• _3D code data_
▼
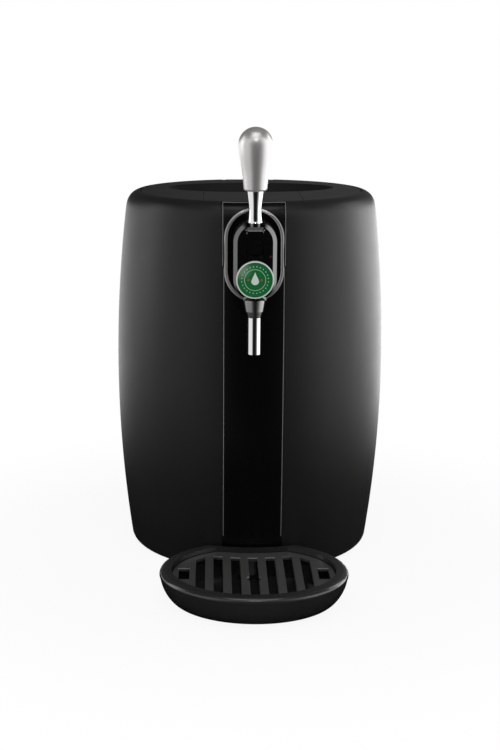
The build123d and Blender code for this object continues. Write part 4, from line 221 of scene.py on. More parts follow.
MOULDED = Finish("plain moulded black", (0.012, 0.012, 0.012), (0.018, 0.017, 0.017), 0.5, 0.06,
                 specular=0.4, grain_scale=1100.0, relief=0.2)
TRAY = Finish("satin black tray", (0.017, 0.0166, 0.0162), (0.022, 0.0215, 0.0210), 0.26, 0.04,
              specular=0.5, coat=0.5, coat_roughness=0.06, grain=Grain.PEEL, grain_scale=180.0,
              relief=0.04, depth=0.0002)
GRID = Finish("satin dark grey grid", (0.050, 0.049, 0.048), (0.062, 0.0605, 0.059), 0.30, 0.05,
              specular=0.5, coat=0.3, coat_roughness=0.08, grain=Grain.PEEL, grain_scale=220.0,
              relief=0.06, depth=0.0002)
SATIN = Finish("bead blasted aluminium", (0.62, 0.61, 0.60), (0.70, 0.69, 0.68), 0.36, 0.03,
               metallic=0.72, grain_scale=2600.0, relief=0.10, depth=0.00008)
DRAWN_CUP = Finish("drawn aluminium cup", (0.60, 0.60, 0.61), (0.68, 0.68, 0.69), 0.42, 0.06,
                   metallic=0.7, grain=Grain.DRAWN, grain_scale=900.0, relief=0.25, depth=0.0001)
MILLED = Finish("milled aluminium", (0.55, 0.55, 0.56), (0.64, 0.64, 0.65), 0.38, 0.06, metallic=1.0,
                grain=Grain.TURNED, grain_scale=700.0, relief=0.2)
CHROME = Finish("bright chrome", (0.86, 0.86, 0.87), (0.92, 0.92, 0.93), 0.035, 0.012, metallic=1.0,
                grain=Grain.PEEL, grain_scale=90.0, relief=0.02)
STEEL = Finish("zinc plated steel", (0.52, 0.52, 0.53), (0.62, 0.62, 0.61), 0.28, 0.06, metallic=1.0,
               grain=Grain.TURNED, grain_scale=1200.0, relief=0.15)
PLATED = Finish("plated brass pins", (0.66, 0.56, 0.36), (0.74, 0.64, 0.44), 0.22, 0.05, metallic=1.0,
                grain=Grain.DRAWN, grain_scale=1500.0, relief=0.12)
RUBBER = Finish("dull black rubber", (0.012, 0.012, 0.012), (0.019, 0.019, 0.018), 0.78, 0.08,
                specular=0.3, grain_scale=900.0, relief=0.3)
FOAM = Finish("moulded grey foam", (0.30, 0.30, 0.29), (0.38, 0.38, 0.37), 0.9, 0.05, specular=0.2,
              grain=Grain.CELLS, grain_scale=420.0, relief=0.5, depth=0.0004)
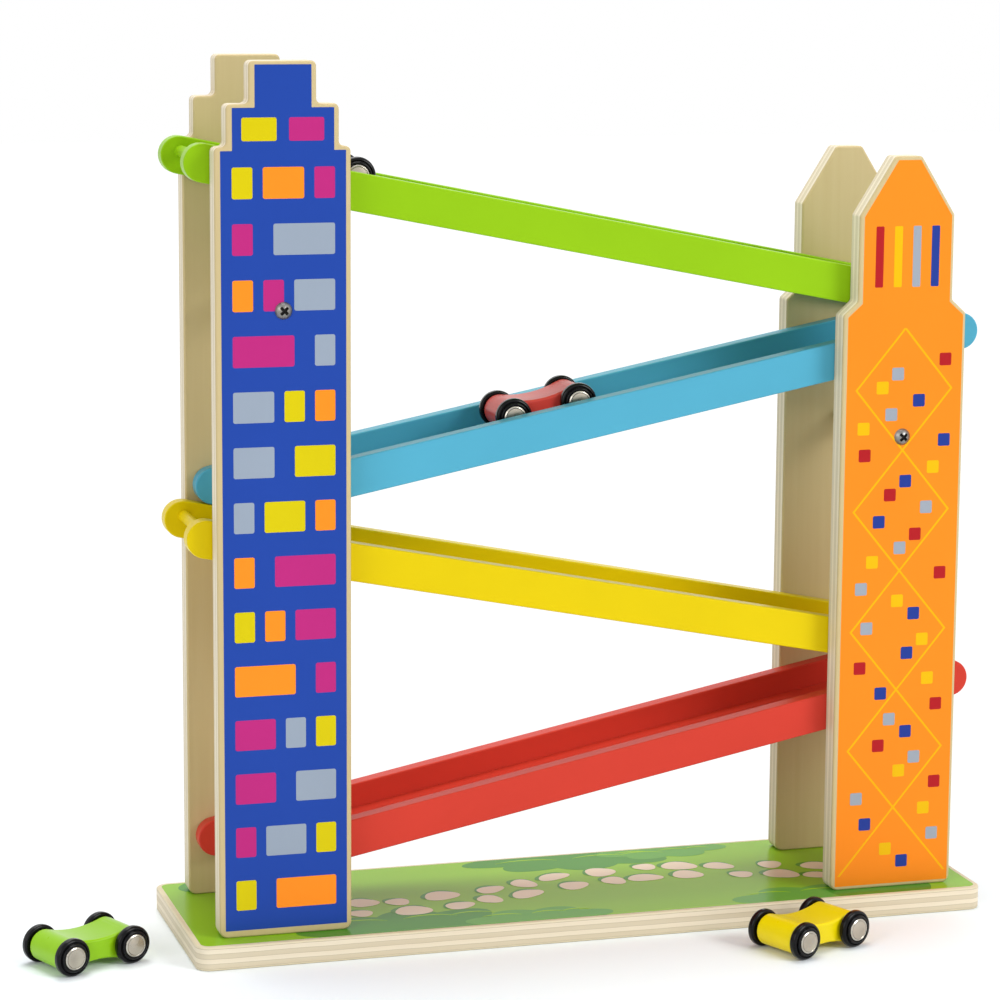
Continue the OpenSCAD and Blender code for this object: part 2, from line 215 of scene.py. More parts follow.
def with_caps(points, wall, count):
    """A plain prism's rings, doubled so that its flat faces keep their own normals."""
    up = np.array([0.0, 0.0, 1.0])
    low, high = points[:count], points[count:]
    every = np.concatenate([low, high, low, high])
    normals = np.concatenate([wall, np.tile(-up, (count, 1)), np.tile(up, (count, 1))])
    faces = ring_quads(2, count)
    faces.append(list(range(2 * count, 3 * count))[::-1])
    faces.append(list(range(3 * count, 4 * count)))
    return every, normals, faces


def with_cups(points, wall, faces, count, low, cups):
    """Closes the low face with round cups: a circle's rim, its wall and its flat bottom, for each cup."""
    n = 24
    turn = np.linspace(0, math.tau, n + 1)[:-1]
    ray = np.column_stack([np.cos(turn), np.sin(turn), np.zeros(n)])
    down = np.tile([0.0, 0.0, -1.0], (n, 1))
    loops = [points[:count]]
    first = [0]
    for x, y, radius, depth in cups:
        rim = np.array([x, y, low]) + radius * ray
        bottom = rim + np.array([0, 0, depth])
        start = len(points)
        points = np.concatenate([points, rim, rim, bottom, bottom])
        wall = np.concatenate([wall, down, -ray, -ray, down])
        loops.append(rim)
        first.append(start)
        faces += [[start + n + b for b in quad[::-1]] for quad in ring_quads(2, n)]
        faces.append([start + 3 * n + k for k in range(n)][::-1])
    index = np.concatenate([np.arange(len(loop)) + start for loop, start in zip(loops, first)])
    flat = np.concatenate(loops)
    for triangle in tessellate_polygon([[tuple(p) for p in loop] for loop in loops]):
        a, b, c = flat[list(triangle)]
        clockwise = np.cross(b - a, c - a)[2] < 0
        faces.append([int(index[k]) for k in (triangle if clockwise else triangle[::-1])])
    return points, wall, faces


def lathe(outline, place, turns):
    """A turned piece: point = (r cos t, r sin t, z) for the outline's (r, z) and an angle t.

    The outline runs anticlockwise: a ring's is closed, and a solid piece's starts and ends on the axis.
    The wood's grain runs along the axis."""
    profile, out = outline
    angle = np.linspace(0, math.tau, turns + 1)[:-1]
    solid = abs(profile[0, 0]) < 1e-9
    if solid:
        poles = np.column_stack([np.zeros(2), np.zeros(2), profile[[0, -1], 1]])
        profile, out = profile[1:-1], out[1:-1]

    def spun(pairs):
        r, z = pairs[:, :1], pairs[:, 1:]
        return np.stack([r * np.cos(angle), r * np.sin(angle), z + 0 * angle], -1).reshape(-1, 3)

    points, normals = spun(profile), spun(out)
    faces = ring_quads(len(profile), turns, closed=not solid)
    if solid:
        last = len(points)
        around = [(k, (k + 1) % turns) for k in range(turns)]
        faces += [[last, b, a] for a, b in around]
        top = last - turns
        faces += [[last + 1, top + a, top + b] for a, b in around]
        points = np.concatenate([points, poles])
        normals = np.concatenate([normals, [[0, 0, -1], [0, 0, 1]]])
    return moved(place, points, normals, faces, points[:, [2, 0, 1]])


def section(rows, steps):
    """A closed section, anticlockwise, from rows of (x, y, corner radius)."""
    return corners([row[:2] for row in rows], [row[2] for row in rows], steps)


def rod_profile(radius, half):
    """Outline of a round rod about its middle, from the axis out and back, with both its edges rounded."""
    edge = 0.3 * MM
    across = [(-radius, -half), (radius, -half), (radius, half), (-radius, half)]
    rim, out = corners(across, [0, edge, edge, 0], 6)
    outer = rim[:, 0] > 0
    rim = np.concatenate([[[0, -half]], rim[outer], [[0, half]]])
    out = np.concatenate([[[0, -1]], out[outer], [[0, 1]]])
    return rim, out


def piece(name, parts, body="toy", replaces=()):
    """Joins parts, each a surface and its material, into one mesh object that rides on a body."""
    materials = list(dict.fromkeys(material for _, material in parts))
    points, normals, grain, faces, finish = [], [], [], [], []
    for surface, material in parts:
        start = len(points)
        points += surface.points.tolist()
        normals += surface.normals.tolist()
        grain += surface.grain.ravel().tolist()
        faces += [[start + v for v in face] for face in surface.faces]
        finish += [materials.index(material)] * len(surface.faces)
    mesh = bpy.data.meshes.new(name)
    mesh.from_pydata(points, [], faces)
    mesh.attributes.new("grain", "FLOAT_VECTOR", "POINT").data.foreach_set("vector", grain)
    for material in materials:
        mesh.materials.append(material)
    mesh.polygons.foreach_set("material_index", finish)
    mesh.polygons.foreach_set("use_smooth", [True] * len(faces))
    mesh.update()
    mesh.normals_split_custom_set_from_vertices(normals)
    made = bpy.data.objects.new(name, mesh)
    bpy.context.scene.collection.objects.link(made)
    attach(made, body)
    if replaces:
        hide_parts(*replaces)


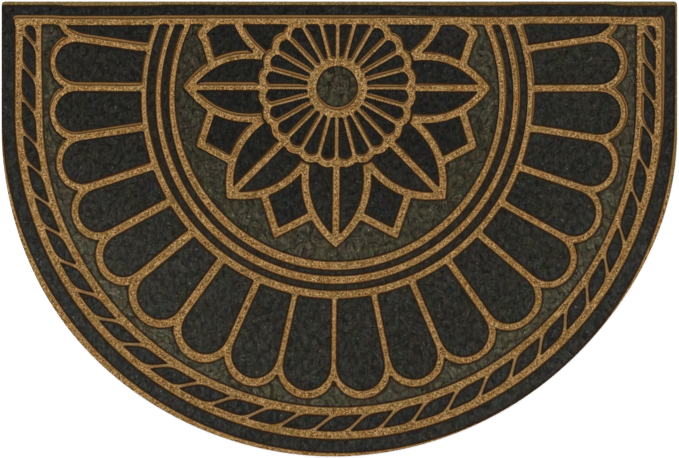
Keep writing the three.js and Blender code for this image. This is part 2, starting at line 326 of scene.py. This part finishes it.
▲
• _GIVEN PROBLEM_
Reproduce each entry above exactly, keeping every word.

• _TASK OUTPUT_
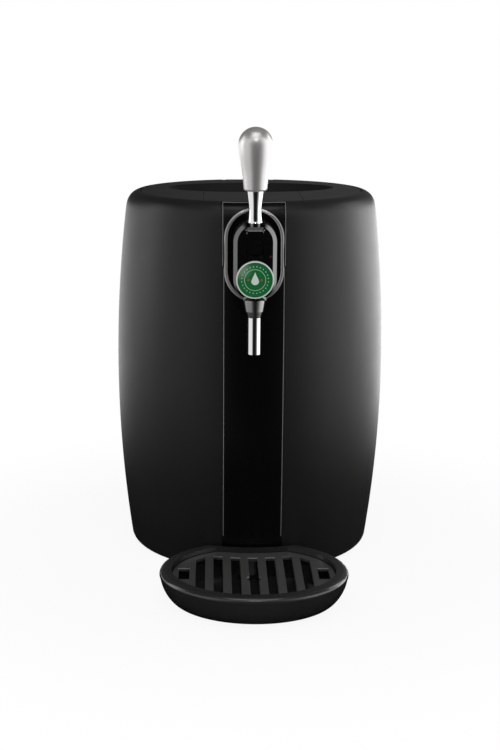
The build123d and Blender code for this object continues. Write part 4, from line 221 of scene.py on. More parts follow.
MOULDED = Finish("plain moulded black", (0.012, 0.012, 0.012), (0.018, 0.017, 0.017), 0.5, 0.06,
                 specular=0.4, grain_scale=1100.0, relief=0.2)
TRAY = Finish("satin black tray", (0.017, 0.0166, 0.0162), (0.022, 0.0215, 0.0210), 0.26, 0.04,
              specular=0.5, coat=0.5, coat_roughness=0.06, grain=Grain.PEEL, grain_scale=180.0,
              relief=0.04, depth=0.0002)
GRID = Finish("satin dark grey grid", (0.050, 0.049, 0.048), (0.062, 0.0605, 0.059), 0.30, 0.05,
              specular=0.5, coat=0.3, coat_roughness=0.08, grain=Grain.PEEL, grain_scale=220.0,
              relief=0.06, depth=0.0002)
SATIN = Finish("bead blasted aluminium", (0.62, 0.61, 0.60), (0.70, 0.69, 0.68), 0.36, 0.03,
               metallic=0.72, grain_scale=2600.0, relief=0.10, depth=0.00008)
DRAWN_CUP = Finish("drawn aluminium cup", (0.60, 0.60, 0.61), (0.68, 0.68, 0.69), 0.42, 0.06,
                   metallic=0.7, grain=Grain.DRAWN, grain_scale=900.0, relief=0.25, depth=0.0001)
MILLED = Finish("milled aluminium", (0.55, 0.55, 0.56), (0.64, 0.64, 0.65), 0.38, 0.06, metallic=1.0,
                grain=Grain.TURNED, grain_scale=700.0, relief=0.2)
CHROME = Finish("bright chrome", (0.86, 0.86, 0.87), (0.92, 0.92, 0.93), 0.035, 0.012, metallic=1.0,
                grain=Grain.PEEL, grain_scale=90.0, relief=0.02)
STEEL = Finish("zinc plated steel", (0.52, 0.52, 0.53), (0.62, 0.62, 0.61), 0.28, 0.06, metallic=1.0,
               grain=Grain.TURNED, grain_scale=1200.0, relief=0.15)
PLATED = Finish("plated brass pins", (0.66, 0.56, 0.36), (0.74, 0.64, 0.44), 0.22, 0.05, metallic=1.0,
                grain=Grain.DRAWN, grain_scale=1500.0, relief=0.12)
RUBBER = Finish("dull black rubber", (0.012, 0.012, 0.012), (0.019, 0.019, 0.018), 0.78, 0.08,
                specular=0.3, grain_scale=900.0, relief=0.3)
FOAM = Finish("moulded grey foam", (0.30, 0.30, 0.29), (0.38, 0.38, 0.37), 0.9, 0.05, specular=0.2,
              grain=Grain.CELLS, grain_scale=420.0, relief=0.5, depth=0.0004)
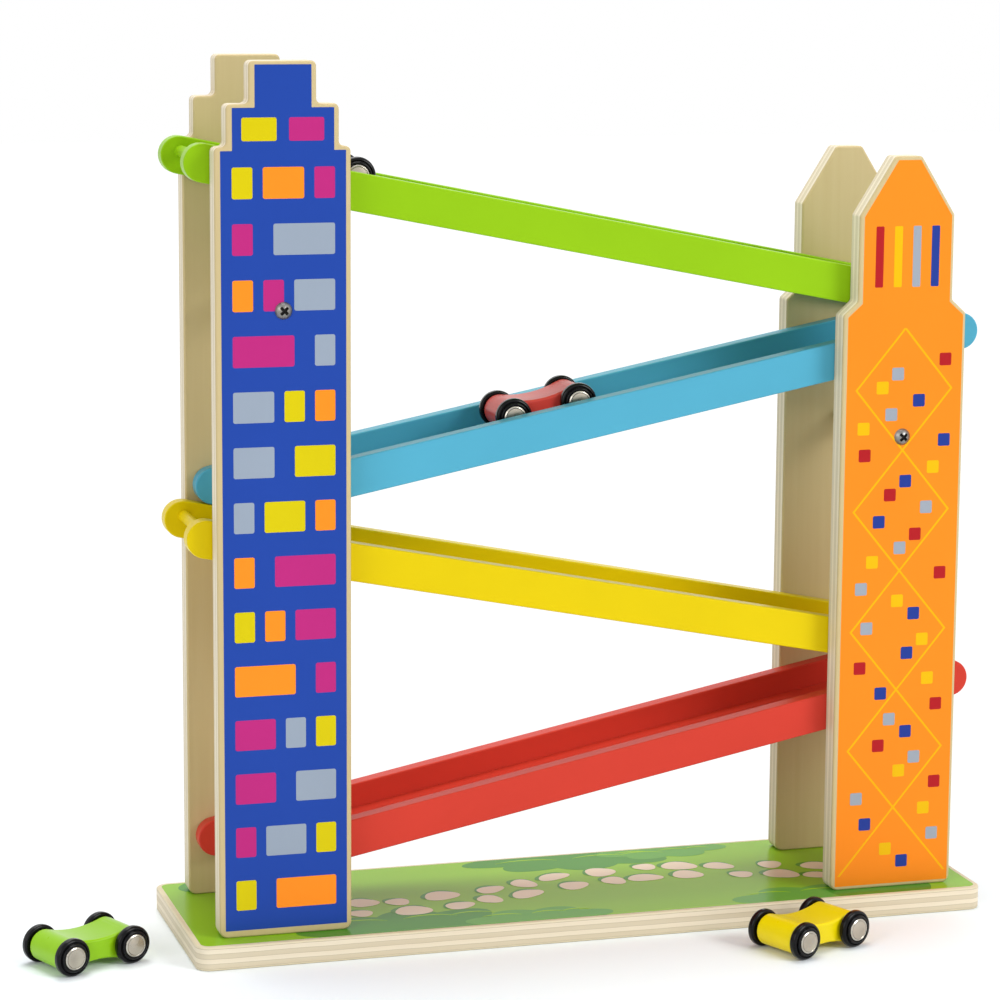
Continue the OpenSCAD and Blender code for this object: part 2, from line 215 of scene.py. More parts follow.
def with_caps(points, wall, count):
    """A plain prism's rings, doubled so that its flat faces keep their own normals."""
    up = np.array([0.0, 0.0, 1.0])
    low, high = points[:count], points[count:]
    every = np.concatenate([low, high, low, high])
    normals = np.concatenate([wall, np.tile(-up, (count, 1)), np.tile(up, (count, 1))])
    faces = ring_quads(2, count)
    faces.append(list(range(2 * count, 3 * count))[::-1])
    faces.append(list(range(3 * count, 4 * count)))
    return every, normals, faces


def with_cups(points, wall, faces, count, low, cups):
    """Closes the low face with round cups: a circle's rim, its wall and its flat bottom, for each cup."""
    n = 24
    turn = np.linspace(0, math.tau, n + 1)[:-1]
    ray = np.column_stack([np.cos(turn), np.sin(turn), np.zeros(n)])
    down = np.tile([0.0, 0.0, -1.0], (n, 1))
    loops = [points[:count]]
    first = [0]
    for x, y, radius, depth in cups:
        rim = np.array([x, y, low]) + radius * ray
        bottom = rim + np.array([0, 0, depth])
        start = len(points)
        points = np.concatenate([points, rim, rim, bottom, bottom])
        wall = np.concatenate([wall, down, -ray, -ray, down])
        loops.append(rim)
        first.append(start)
        faces += [[start + n + b for b in quad[::-1]] for quad in ring_quads(2, n)]
        faces.append([start + 3 * n + k for k in range(n)][::-1])
    index = np.concatenate([np.arange(len(loop)) + start for loop, start in zip(loops, first)])
    flat = np.concatenate(loops)
    for triangle in tessellate_polygon([[tuple(p) for p in loop] for loop in loops]):
        a, b, c = flat[list(triangle)]
        clockwise = np.cross(b - a, c - a)[2] < 0
        faces.append([int(index[k]) for k in (triangle if clockwise else triangle[::-1])])
    return points, wall, faces


def lathe(outline, place, turns):
    """A turned piece: point = (r cos t, r sin t, z) for the outline's (r, z) and an angle t.

    The outline runs anticlockwise: a ring's is closed, and a solid piece's starts and ends on the axis.
    The wood's grain runs along the axis."""
    profile, out = outline
    angle = np.linspace(0, math.tau, turns + 1)[:-1]
    solid = abs(profile[0, 0]) < 1e-9
    if solid:
        poles = np.column_stack([np.zeros(2), np.zeros(2), profile[[0, -1], 1]])
        profile, out = profile[1:-1], out[1:-1]

    def spun(pairs):
        r, z = pairs[:, :1], pairs[:, 1:]
        return np.stack([r * np.cos(angle), r * np.sin(angle), z + 0 * angle], -1).reshape(-1, 3)

    points, normals = spun(profile), spun(out)
    faces = ring_quads(len(profile), turns, closed=not solid)
    if solid:
        last = len(points)
        around = [(k, (k + 1) % turns) for k in range(turns)]
        faces += [[last, b, a] for a, b in around]
        top = last - turns
        faces += [[last + 1, top + a, top + b] for a, b in around]
        points = np.concatenate([points, poles])
        normals = np.concatenate([normals, [[0, 0, -1], [0, 0, 1]]])
    return moved(place, points, normals, faces, points[:, [2, 0, 1]])


def section(rows, steps):
    """A closed section, anticlockwise, from rows of (x, y, corner radius)."""
    return corners([row[:2] for row in rows], [row[2] for row in rows], steps)


def rod_profile(radius, half):
    """Outline of a round rod about its middle, from the axis out and back, with both its edges rounded."""
    edge = 0.3 * MM
    across = [(-radius, -half), (radius, -half), (radius, half), (-radius, half)]
    rim, out = corners(across, [0, edge, edge, 0], 6)
    outer = rim[:, 0] > 0
    rim = np.concatenate([[[0, -half]], rim[outer], [[0, half]]])
    out = np.concatenate([[[0, -1]], out[outer], [[0, 1]]])
    return rim, out


def piece(name, parts, body="toy", replaces=()):
    """Joins parts, each a surface and its material, into one mesh object that rides on a body."""
    materials = list(dict.fromkeys(material for _, material in parts))
    points, normals, grain, faces, finish = [], [], [], [], []
    for surface, material in parts:
        start = len(points)
        points += surface.points.tolist()
        normals += surface.normals.tolist()
        grain += surface.grain.ravel().tolist()
        faces += [[start + v for v in face] for face in surface.faces]
        finish += [materials.index(material)] * len(surface.faces)
    mesh = bpy.data.meshes.new(name)
    mesh.from_pydata(points, [], faces)
    mesh.attributes.new("grain", "FLOAT_VECTOR", "POINT").data.foreach_set("vector", grain)
    for material in materials:
        mesh.materials.append(material)
    mesh.polygons.foreach_set("material_index", finish)
    mesh.polygons.foreach_set("use_smooth", [True] * len(faces))
    mesh.update()
    mesh.normals_split_custom_set_from_vertices(normals)
    made = bpy.data.objects.new(name, mesh)
    bpy.context.scene.collection.objects.link(made)
    attach(made, body)
    if replaces:
        hide_parts(*replaces)


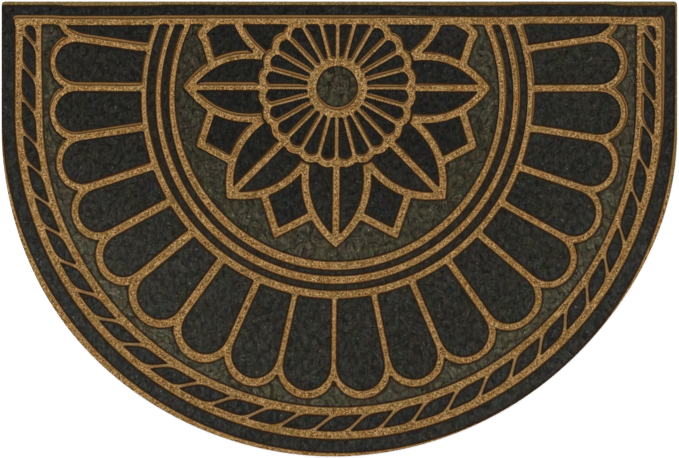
Keep writing the three.js and Blender code for this image. This is part 2, starting at line 326 of scene.py. This part finishes it.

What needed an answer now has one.